The book can be used as a simple introduction to basic GIS techniques and applications and it was in this way that I approached it. The early chapters are devoted to introducing GIS to an amateur audience who might be interested in getting more use out of existing their GPS equipment for example. Some time is spent on data formats and projection and coordinate systems but it is to the author's credit that these dry topics are covered clearly and adequately without descending into impenetrable technical jargon.

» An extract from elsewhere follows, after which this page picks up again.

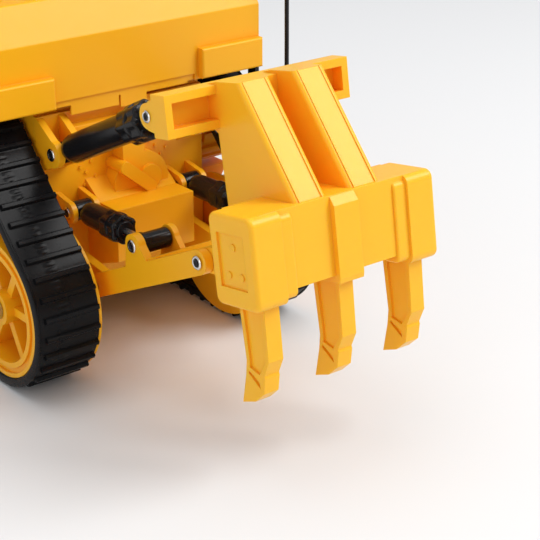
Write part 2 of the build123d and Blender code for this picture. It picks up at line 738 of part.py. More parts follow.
with BuildPart() as seat:
    block((cab_x[0] + 14, cab_x[0] + 34), (-10, 10), (fender_z, fender_z + 14))
    block((cab_x[0] + 10, cab_x[0] + 38), (-12, 12), (fender_z + 14, fender_z + 20))
    block((cab_x[0] + 8, cab_x[0] + 15), (-12, 12), (fender_z + 14, fender_z + 46))
    fillet(seat.edges().filter_by(Axis.Y).group_by(Axis.Z)[-1], radius=2.5)
save(seat, "seat")

# ---- Aerial: bracket under the housing's right rear corner, and a slightly bowed whip ----
whip_radius = 1.1
whip_foot = (x_house - 7.7, -(house_half + 11.3))
whip_rise = 116.0
whip_bow = 1.4
whip_drop = 10.0            # bracket below the housing's bottom edge
bracket_wide = 6.0
base_z = (house_base - whip_drop - 4.0, house_base - whip_drop)
with BuildPart() as aerial_base:
    block(
        (whip_foot[0] - 4, x_house + bracket_wide), (whip_foot[1] - 4, -house_half + wall), base_z
    )
    block(
        (x_house, x_house + bracket_wide), (-house_half, -house_half + wall), (base_z[0], house_base)
    )
    with Locations((whip_foot[0], whip_foot[1], base_z[1] - 3)):
        Cylinder(3.2, 12)
    with Locations((whip_foot[0], whip_foot[1], base_z[1])):
        Cylinder(whip_radius, 30, mode=Mode.SUBTRACT)
save(aerial_base, "aerial_base")

whip_start = (whip_foot[0], whip_foot[1], base_z[0] - 4)
with BuildPart() as aerial_whip:
    with BuildLine() as whip_line:
        straight = Line(whip_start, (whip_foot[0], whip_foot[1], base_z[1] + 6))
        TangentArc(straight @ 1, (whip_foot[0] + whip_bow, whip_foot[1], base_z[1] + whip_rise), tangent=(0, 0, 1))
    with BuildSketch(Plane.XY.offset(whip_start[2])) as whip_section:
        with Locations((whip_foot[0], whip_foot[1])):
            Circle(whip_radius)
    sweep(whip_section.sketch, path=whip_line.wires()[0])
save(aerial_whip, "aerial_whip")

# ---- Track frames with moulded rollers and the blade trunnion; wheel axles ----
frame_face = track_outer - 3.0
roller_radius = 9.0
roller_count = 5
roller_cap = 5.0
wheel_room = idler_radius + flange_rise + 1.0
frame_x = (rear_idler[0] + wheel_room, front_idler[0] - wheel_room)
roller_z = grouser_height + belt_thick + slip + roller_radius
bracket_top = sprocket[1] - sprocket_radius - 2.5
roller_pitch = (frame_x[1] - frame_x[0] - 2 * roller_radius) / (roller_count - 1)
for side, word in SIDES:
    with BuildPart() as track_frame:
        # Beam that rises to a bracket under the sprocket
        slab(
            (
                (frame_x[0], roller_z + 4),
                (frame_x[1], roller_z + 4),
                (frame_x[1], roller_z + 20),
                (frame_x[1] - 20, roller_z + 30),
                (frame_x[0] + 30, roller_z + 36),
                (sprocket[0] + 14, bracket_top),
                (sprocket[0] - 9, bracket_top),
                (frame_x[0], roller_z + 36),
            ),
            *pair(side, tub_half, frame_face - 4),
        )
        slab(
            (
                (frame_x[0] + 4, roller_z + 8),
                (frame_x[1] - 4, roller_z + 8),
                (frame_x[1] - 8, roller_z + 18),
                (frame_x[0] + 10, roller_z + 22),
            ),
            *pair(side, frame_face - 5, frame_face - 1),
        )
        for n in range(roller_count):
            centre = (frame_x[0] + roller_radius + roller_pitch * n, roller_z)
            disc(centre, roller_radius, *pair(side, tub_half + 4, frame_face - 6))
            disc(centre, roller_cap, *pair(side, frame_face - 6.5, frame_face - 2))
        disc(trunnion, trunnion_radius + 3, *pair(side, frame_face - 5, arm_y - slip))
        disc(trunnion, trunnion_radius, *pair(side, arm_y - slip - 1, arm_y + push_thick + slip))
    save(track_frame, f"track_frame_{word}")

with BuildPart() as wheel_axles:
    for side, _ in SIDES:
        for centre in (rear_idler, front_idler):
            disc(centre, axle_radius, *pair(side, tub_half - axle_grip, wheel_face + slip))
            disc(centre, axle_radius + 2.5, *pair(side, wheel_face + slip, wheel_face + slip + 1.5))
save(wheel_axles, "wheel_axles")

# ---- Blade, cutting edge, push arms ----
edge_thick = 2.6
edge_height = 13.0
blade_base = blade_clear + edge_height - 3.0
blade_top = blade_clear + blade_height
blade_mid = (blade_base + blade_top) / 2
end_plate = 3.0
arm_z = (30.0, 42.0)
blade_ear_gap = 7.6
rod_end_radius = 4.4
with BuildPart() as blade:
    with BuildSketch(Plane.XZ.offset(blade_half)) as board:
        with BuildLine():
            front = ThreePointArc(
                (blade_back + 14, blade_base), (blade_back + 3.4, blade_mid), (blade_back + 12, blade_top)
            )
            crown = Line(front @ 1, (blade_back + 9, blade_top + 1.5))
            back = ThreePointArc(crown @ 1, (blade_back, blade_mid), (blade_back + 10.6, blade_base))
            Line(back @ 1, front @ 0)
        make_face()
    extruded(board.sketch, -blade_half, blade_half, Mode.ADD)
    slab(
        (
            (blade_back + 10.6, blade_base),
            (blade_back + 14, blade_base),
            (blade_back + 19.5, blade_base - 9),
            (blade_back + 16.5, blade_base - 9),
        ),
        -blade_half,
        blade_half,
    )
    for side, _ in SIDES:
        slab(
            (
                (blade_back + 2, blade_mid - 14),
                (blade_back + 9, blade_base),
                (blade_front - 8, blade_clear + 5),
                (blade_front, blade_clear + 5),
                (blade_front - 4, blade_mid - 6),
                (blade_front - 10, blade_top),
                (blade_back + 8, blade_top),
                (blade_back + 2, blade_mid + 14),
            ),
            *pair(side, blade_half - end_plate, blade_half),
        )
        # Back stiffeners, push arm sockets and the lift cylinder's ears
        near, far = pair(side, arm_y - 4, arm_y + push_thick + 4)
        slab(
            (
                (blade_back - 2.5, blade_base + 8),
                (blade_back - 2.5, blade_mid + 12),
                (blade_back + 6, blade_top - 4),
                (blade_back + 10, blade_base + 6),
            ),
            near,
            far,
        )
        for low, high in (
            (blade_cylinder_y + blade_ear_gap / 2, blade_cylinder_y + blade_ear_gap / 2 + thin_ear),
            (blade_cylinder_y - blade_ear_gap / 2 - thin_ear, blade_cylinder_y - blade_ear_gap / 2),
        ):
            lug_plate(
                (blade_back + 3.5, blade_eye[1] + 9), (blade_back + 3.5, blade_eye[1] - 9), blade_eye,
                *pair(side, low, high), radius=4.6,
            )
        near, far = pair(side, blade_cylinder_y - blade_ear_gap, blade_cylinder_y + blade_ear_gap)
        disc(blade_eye, pin_radius, near, far, Mode.SUBTRACT)
    for z in (blade_base + 6, blade_top - 12):
        block((blade_back - 1.5, blade_back + 8), (-arm_y + 2, arm_y - 2), (z, z + 5))
    for n in range(5):
        y = -60 + 30 * n
        block((blade_back - 1.0, blade_back + 6), (y - 1.5, y + 1.5), (blade_base + 8, blade_top - 10))
    slab(
        (
            (blade_back + 14, blade_base),
            (blade_back + 3.9, blade_mid - 12),
            (blade_back + 3.4, blade_mid),
            (blade_back + 3.9, blade_mid + 12),
            (blade_back + 12, blade_top),
            (blade_back + 60, blade_top),
            (blade_back + 60, blade_base),
        ),
        -blade_half + end_plate,
        blade_half - end_plate,
        Mode.SUBTRACT,
    )
save(blade, "blade")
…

The main thrust of this book is to encourage the use of open source tools for GIS work and I must admit that I was pleasantly surprised by the maturity of the available software. Gary Sherman is actually a senior developer for the Quantum GIS (QGIS) project which is quickly approaching its 1.0 release. There is scant mention of any commercial tools other than in passing when discussing data formats or similar. If you are used to working with ARC GIS or some other commercial software, you will not find a detailed comparison of features or equivalent working methods but it may still be worth getting this book for the in depth review of the various FOSS tools that are available.

There is a chapter on spatial databases but it is really only an introduction to what is a big topic. At the end of the book are no less than four appendices covering the various tools that are used to illustrate the examples throughout the book.

On the whole the book strikes a neat balance between a tutorial on GIS with its possible applications for an interested non-professional, and a technical 'howto' detailing the use of specific open source tools to accomplish common tasks. Highly recommended to anyone with an interest in mapping.